[start of Material]
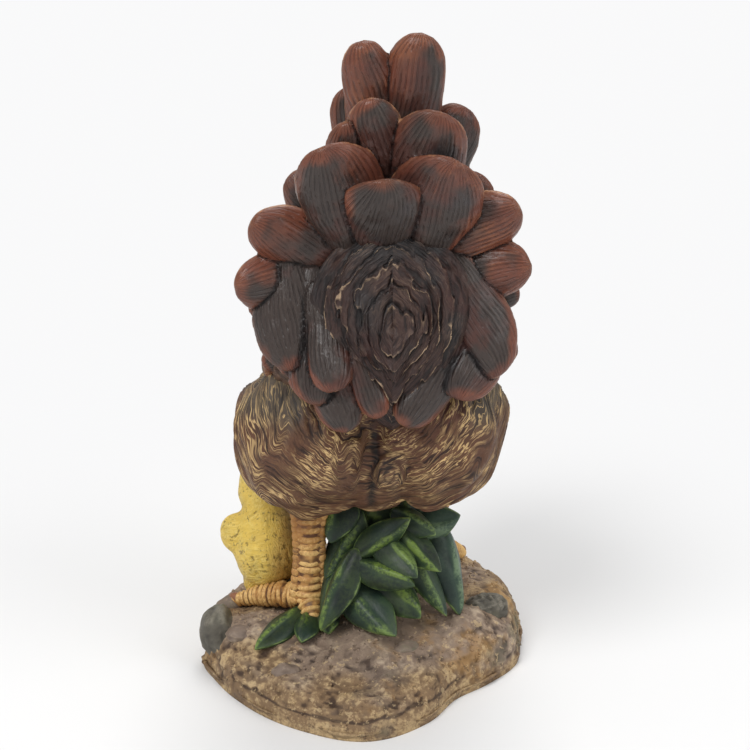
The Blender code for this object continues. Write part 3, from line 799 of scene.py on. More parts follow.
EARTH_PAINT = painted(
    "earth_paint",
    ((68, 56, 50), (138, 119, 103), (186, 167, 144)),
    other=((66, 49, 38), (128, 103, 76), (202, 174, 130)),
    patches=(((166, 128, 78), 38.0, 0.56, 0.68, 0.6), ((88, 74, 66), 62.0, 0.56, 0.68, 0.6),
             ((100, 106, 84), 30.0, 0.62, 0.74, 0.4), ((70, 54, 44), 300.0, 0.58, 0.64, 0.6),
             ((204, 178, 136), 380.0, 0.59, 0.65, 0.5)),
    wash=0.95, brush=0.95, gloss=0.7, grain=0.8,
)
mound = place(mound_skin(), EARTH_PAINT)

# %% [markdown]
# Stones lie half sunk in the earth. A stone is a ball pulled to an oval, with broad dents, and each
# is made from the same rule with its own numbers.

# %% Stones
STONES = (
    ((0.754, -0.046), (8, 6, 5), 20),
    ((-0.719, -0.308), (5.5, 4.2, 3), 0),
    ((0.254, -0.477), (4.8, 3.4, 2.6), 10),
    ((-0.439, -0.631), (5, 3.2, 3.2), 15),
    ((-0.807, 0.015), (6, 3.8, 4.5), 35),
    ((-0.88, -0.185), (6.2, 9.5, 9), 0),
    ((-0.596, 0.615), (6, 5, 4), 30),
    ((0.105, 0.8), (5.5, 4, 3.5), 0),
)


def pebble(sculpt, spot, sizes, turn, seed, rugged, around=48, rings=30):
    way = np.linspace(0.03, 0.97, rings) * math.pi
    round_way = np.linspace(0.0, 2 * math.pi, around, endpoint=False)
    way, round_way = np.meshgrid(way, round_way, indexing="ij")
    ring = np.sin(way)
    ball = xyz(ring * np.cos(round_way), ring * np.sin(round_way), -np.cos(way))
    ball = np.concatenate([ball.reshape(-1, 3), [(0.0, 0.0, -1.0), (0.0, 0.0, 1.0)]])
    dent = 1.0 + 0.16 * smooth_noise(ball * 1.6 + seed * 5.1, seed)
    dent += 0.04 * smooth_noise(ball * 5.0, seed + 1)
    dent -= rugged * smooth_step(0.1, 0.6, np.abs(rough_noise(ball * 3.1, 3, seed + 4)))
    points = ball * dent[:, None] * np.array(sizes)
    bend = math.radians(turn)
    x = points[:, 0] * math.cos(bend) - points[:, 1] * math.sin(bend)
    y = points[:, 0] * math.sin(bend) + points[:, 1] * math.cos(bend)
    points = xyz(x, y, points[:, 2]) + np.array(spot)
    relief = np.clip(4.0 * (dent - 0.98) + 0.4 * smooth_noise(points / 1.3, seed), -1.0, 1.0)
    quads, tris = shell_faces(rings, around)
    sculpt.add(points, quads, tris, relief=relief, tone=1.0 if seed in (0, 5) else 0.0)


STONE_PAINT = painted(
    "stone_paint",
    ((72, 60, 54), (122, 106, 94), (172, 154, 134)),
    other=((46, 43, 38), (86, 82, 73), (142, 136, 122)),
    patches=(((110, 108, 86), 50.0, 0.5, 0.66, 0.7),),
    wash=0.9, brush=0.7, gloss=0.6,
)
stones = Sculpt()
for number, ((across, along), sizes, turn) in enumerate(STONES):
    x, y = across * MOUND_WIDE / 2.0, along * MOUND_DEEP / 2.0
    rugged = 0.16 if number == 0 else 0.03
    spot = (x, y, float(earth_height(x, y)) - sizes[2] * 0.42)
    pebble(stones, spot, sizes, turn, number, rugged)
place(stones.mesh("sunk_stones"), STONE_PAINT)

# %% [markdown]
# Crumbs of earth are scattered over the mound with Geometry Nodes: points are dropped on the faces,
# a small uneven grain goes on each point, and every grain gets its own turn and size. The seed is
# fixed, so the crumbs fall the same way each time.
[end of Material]
Copy out each line that contains the word "from".

The Blender code for this object continues. Write part 3, from line 799 of scene.py on. More parts follow.
# is made from the same rule with its own numbers.